Bannon disparaged the "politics of joy" eight times during his 39 minutes of remarks. He would seven times bring up the name of attorney Marc Elias, who filed multiple lawsuits against Trump following the 2020 election and who has now been hired by the Harris campaign. He engaged in the ritual airing of grievances, repeatedly labeling the Biden administration, Attorney General Merrick Garland, and especially former House Speaker Nancy Pelosi as evildoers—accusations that did not quite land. Though Bannon had been in prison only four months for defying a Congressional subpoena investigating the January 6 attack on the U.S. Capitol, the exercise felt stale, like asking us to root hard against last season's Marvel villains.
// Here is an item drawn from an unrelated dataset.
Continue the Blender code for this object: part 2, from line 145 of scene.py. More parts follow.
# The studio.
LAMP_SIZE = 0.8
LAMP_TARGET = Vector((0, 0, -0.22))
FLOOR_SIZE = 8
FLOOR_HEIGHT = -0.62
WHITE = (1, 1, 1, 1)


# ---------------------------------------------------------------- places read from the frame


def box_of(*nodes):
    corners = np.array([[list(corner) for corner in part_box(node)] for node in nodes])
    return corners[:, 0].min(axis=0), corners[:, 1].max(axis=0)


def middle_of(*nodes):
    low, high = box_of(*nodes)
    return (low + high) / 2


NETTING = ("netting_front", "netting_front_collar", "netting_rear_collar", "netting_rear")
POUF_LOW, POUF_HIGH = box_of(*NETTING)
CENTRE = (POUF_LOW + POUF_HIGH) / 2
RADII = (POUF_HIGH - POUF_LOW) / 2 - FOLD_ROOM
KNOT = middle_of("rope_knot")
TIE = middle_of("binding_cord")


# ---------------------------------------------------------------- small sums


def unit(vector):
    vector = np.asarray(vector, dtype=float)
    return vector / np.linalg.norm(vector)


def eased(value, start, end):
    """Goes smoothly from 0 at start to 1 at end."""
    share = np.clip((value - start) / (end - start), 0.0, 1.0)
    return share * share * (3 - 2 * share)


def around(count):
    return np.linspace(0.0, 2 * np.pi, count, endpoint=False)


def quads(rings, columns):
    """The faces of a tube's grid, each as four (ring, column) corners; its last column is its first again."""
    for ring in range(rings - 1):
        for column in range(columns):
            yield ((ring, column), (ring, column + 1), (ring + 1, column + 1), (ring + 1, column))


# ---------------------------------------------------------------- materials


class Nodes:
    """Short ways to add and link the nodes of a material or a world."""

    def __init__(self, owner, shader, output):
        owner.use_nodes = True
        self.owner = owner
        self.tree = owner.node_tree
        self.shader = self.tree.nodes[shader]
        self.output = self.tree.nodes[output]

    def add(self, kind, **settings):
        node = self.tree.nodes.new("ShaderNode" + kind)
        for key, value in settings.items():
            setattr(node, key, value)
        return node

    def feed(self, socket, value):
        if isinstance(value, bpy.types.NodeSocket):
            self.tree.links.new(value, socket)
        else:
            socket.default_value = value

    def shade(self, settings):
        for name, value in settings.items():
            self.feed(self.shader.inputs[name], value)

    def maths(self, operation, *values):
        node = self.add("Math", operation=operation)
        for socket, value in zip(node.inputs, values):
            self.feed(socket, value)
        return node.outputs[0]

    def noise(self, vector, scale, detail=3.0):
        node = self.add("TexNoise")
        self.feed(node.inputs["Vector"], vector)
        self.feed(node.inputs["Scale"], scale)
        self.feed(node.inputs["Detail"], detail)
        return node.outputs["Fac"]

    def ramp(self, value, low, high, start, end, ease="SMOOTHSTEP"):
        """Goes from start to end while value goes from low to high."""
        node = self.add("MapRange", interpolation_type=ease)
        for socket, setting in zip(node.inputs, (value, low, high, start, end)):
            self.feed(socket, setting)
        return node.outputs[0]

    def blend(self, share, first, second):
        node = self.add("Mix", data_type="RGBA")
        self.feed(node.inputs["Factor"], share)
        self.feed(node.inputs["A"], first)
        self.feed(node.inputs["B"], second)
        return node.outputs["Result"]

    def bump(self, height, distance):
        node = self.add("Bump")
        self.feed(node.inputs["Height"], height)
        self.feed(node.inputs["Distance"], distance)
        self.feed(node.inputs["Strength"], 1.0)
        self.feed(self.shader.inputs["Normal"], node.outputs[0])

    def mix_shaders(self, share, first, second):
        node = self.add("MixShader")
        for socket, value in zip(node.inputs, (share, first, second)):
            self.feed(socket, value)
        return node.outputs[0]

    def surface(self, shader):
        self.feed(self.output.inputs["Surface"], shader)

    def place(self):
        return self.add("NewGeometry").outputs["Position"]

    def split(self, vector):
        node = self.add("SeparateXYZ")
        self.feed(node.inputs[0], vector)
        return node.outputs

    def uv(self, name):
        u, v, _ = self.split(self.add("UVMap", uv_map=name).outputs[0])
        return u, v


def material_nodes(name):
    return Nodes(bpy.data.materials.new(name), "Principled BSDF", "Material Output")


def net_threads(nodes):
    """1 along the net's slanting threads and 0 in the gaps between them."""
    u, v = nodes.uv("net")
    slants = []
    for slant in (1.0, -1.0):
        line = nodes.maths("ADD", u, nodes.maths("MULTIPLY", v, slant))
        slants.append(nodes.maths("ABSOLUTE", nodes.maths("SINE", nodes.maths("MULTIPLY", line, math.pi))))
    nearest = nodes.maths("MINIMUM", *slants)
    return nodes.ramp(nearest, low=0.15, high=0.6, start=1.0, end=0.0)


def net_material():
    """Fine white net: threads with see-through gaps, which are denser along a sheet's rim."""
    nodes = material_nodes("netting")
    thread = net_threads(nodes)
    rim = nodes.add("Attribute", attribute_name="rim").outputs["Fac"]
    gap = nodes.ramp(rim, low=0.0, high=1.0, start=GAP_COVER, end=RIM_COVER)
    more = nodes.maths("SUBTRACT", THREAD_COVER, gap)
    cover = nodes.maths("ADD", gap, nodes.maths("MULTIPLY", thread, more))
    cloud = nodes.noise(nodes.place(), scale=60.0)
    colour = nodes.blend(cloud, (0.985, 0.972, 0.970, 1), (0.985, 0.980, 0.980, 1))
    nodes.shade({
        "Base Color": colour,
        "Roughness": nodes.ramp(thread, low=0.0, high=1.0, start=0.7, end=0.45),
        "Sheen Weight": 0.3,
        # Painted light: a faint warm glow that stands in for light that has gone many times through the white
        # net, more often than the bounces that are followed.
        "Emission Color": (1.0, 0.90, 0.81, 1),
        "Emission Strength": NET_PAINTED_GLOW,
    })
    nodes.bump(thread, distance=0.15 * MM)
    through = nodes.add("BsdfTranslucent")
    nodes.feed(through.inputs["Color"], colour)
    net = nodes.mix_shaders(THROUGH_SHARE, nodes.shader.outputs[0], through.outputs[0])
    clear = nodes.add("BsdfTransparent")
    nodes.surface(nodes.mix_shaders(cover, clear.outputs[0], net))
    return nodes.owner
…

There was likewise nothing fresh in what Bannon was offering, nor would he be backing down from the idea that Biden's victory in 2020 was illegitimate.
"The 2020 election was stolen," he said. "I will never back off that."
This played well with some in attendance, such as Trump lawyer Mike Davis, who last year said on-air, "We're gonna deport a lot of people, 10 million people and growing….We're gonna put kids in cages. It's gonna be glorious," or Blackwater founder Erik Prince, who told a committee after the August would-be assassination attempt on Trump, "I don't think [the Secret Service] regarded Trump as a worthy protectee [sic]. They were doing the absolute minimum," or author Eric Metaxas, who was caught on camera punching someone he said was a protester after Trump's 2020 Republican National Convention speech.
Others were not so obliging.
"You're out of prison, and looking back on the last January 6th and the fact that you incited a mob that ended up with police being injured, I just wonder if you reflected on that at all," asked The Bulwark's Tim Miller.
Bannon deflected, saying that former Vice President Mike Pence "didn't handle it correctly."
"So, no change," said Miller.
"No, no, no," Bannon said. "Absolutely no change."
NBC's Vaughn Hillyard picked up the thread. "Four years ago you urged then-President Trump to declare victory on election night when you knew full well that there was going to be a decent chance that we would not know [the results] because ballots had yet to be counted," Hillyard said. "Have you urged him to do the same thing on this election night?"
"The Democratic party was going to steal the election with illegitimate mail-in ballots," Bannon retorted.
"They were not illegitimate ballots. They were mail ballots that American voters cast," interrupted Hillyard, wanting to know whether Bannon would be urging Trump to not accept the election results this time around.
Bannon said a lot of words that can be translated as: Absolutely no change.
In truth, this made me want to smash my head against a rock. There was not going to be any introspection or cosmic relief with the reappearance of one of Trump's cavalcade of colorful characters, at least not from the characters themselves.
"Steve! Robby Roadsteamer here!" came a voice from the second row. The man, wearing a red suit and black fright wig, was on his feet and insinuating that he and Bannon had been in Danbury prison together. "And I'm wondering when's the next insurrection? Can we storm the Burger King after this?"
Bannon nodded at two beefy men near the podium.
"He looks like Yoda with AIDS right now!" Roadsteamer shouted "No political violence!" as he was dragged past Bannon and bumped into two photographers, one and a half of whom landed on top of me.
This might have given the proceedings a bit of a carnival atmosphere—but no, or at least not much. It was all reheated; a demonstration of the public's lack of enthusiasm for either candidate.
Bannon nattered on. He floated the idea that "Trump could get up to over 300 electoral votes" and expressed a nonsensical desire to "get back to the sunlit uplands of talking about money and control and money" before getting in another jab at Pelosi—a figure who evidently had him plotting on his pillow in the clink.
"Nancy Pelosi thought a federal prison was going to break me. Well, it empowered me," Bannon said. "So Nancy Pelosi, suck on that."
One reporter wanted to know: If Vice President Kamala Harris were declared the winner next week, would Bannon "unequivocally condemn political violence?"
"Who believes in political violence? That's a loaded question," he answered. "I was just a political prisoner of a regime that put somebody in prison for what has been a civil charge [throughout] the history of the country."
Bannon continued, "I am proud that I went as a political prisoner to Danbury Prison. I served my country on a Navy destroyer in my 20s and I served my country in a federal prison in my 70s. If you are not prepared to be thrown in prison by this weaponized Justice Department, then you're not prepared to stand up and fight for your country, and I will never back down from this."
Light applause.
Bannon closed as he opened—dinging Harris's "incoherent politics of joy," and then he left the stage. He had an episode of his podcast The War Room to record. Someone handed him a dozen roses, which he immediately handed back.